Manufacturers offer warranties of between 7 and 10 years and 100,000 miles on the batteries in their EVs.
What about Hydrogen?
Right now, 95% of the hydrogen produced in the UK is produced from fossil fuels, with only 5% coming from renewable sources.
That 95% - known as grey, blue, or turquoise hydrogen- is produced using, you guessed it, fossil fuels. Turquoise is the less impactful of the three as the solid carbon by-product is either sold for industrial use or stored in good old landfill.
Green hydrogen - hydrogen made from water - seems to be the answer.

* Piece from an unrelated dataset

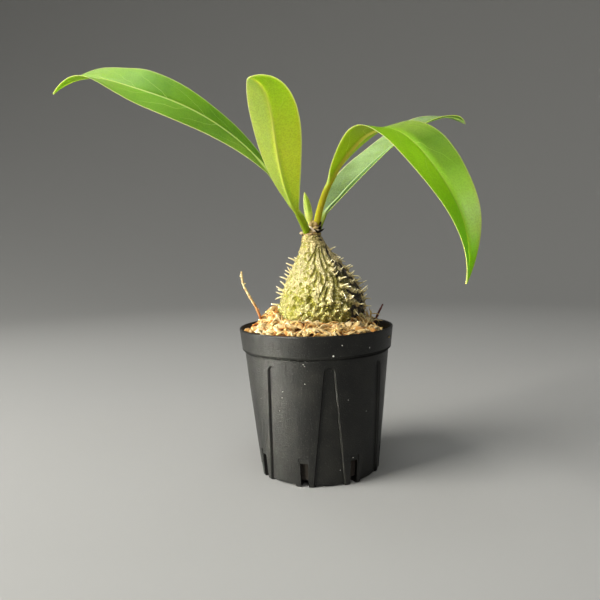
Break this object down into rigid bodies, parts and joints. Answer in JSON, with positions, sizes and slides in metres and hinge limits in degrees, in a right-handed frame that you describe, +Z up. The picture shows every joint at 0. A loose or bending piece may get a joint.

But to convert water to hydrogen requires a process called electrolysis, a process that consumes electricity — and lots of it.
While Hydrogen has the advantages of faster fill-ups and greater energy density for the vehicle, it is a far less efficient use of electricity.
With a Battery Electric Vehicle, there is 5% energy lost at charging; battery charging and discharging loses a further 10%, and the motor wastes 5% giving a total loss of 20%.
For a Hydrogen Fuel Cell Electric Vehicle, electrolysis is only 75% efficient; compressing the gas, chilling it, and transporting it loses 10%, converting the hydrogen back to electricity is only 60% efficient, and then you have the same 5% loss from the motor. This makes for total energy loss of 62% - three times greater than battery.
In other words, for each kW of energy, a BEV returns 800w, and hydrogen 380w, less than half. And remember, 95% of the UK’s hydrogen is produced from fossil fuels.
According to Auto Express on 31st January 2022, hydrogen is a viable alternative to BEV tech, its biggest drawback right now being the lack of infrastructure - just 11 Hydrogen stations exist in the UK.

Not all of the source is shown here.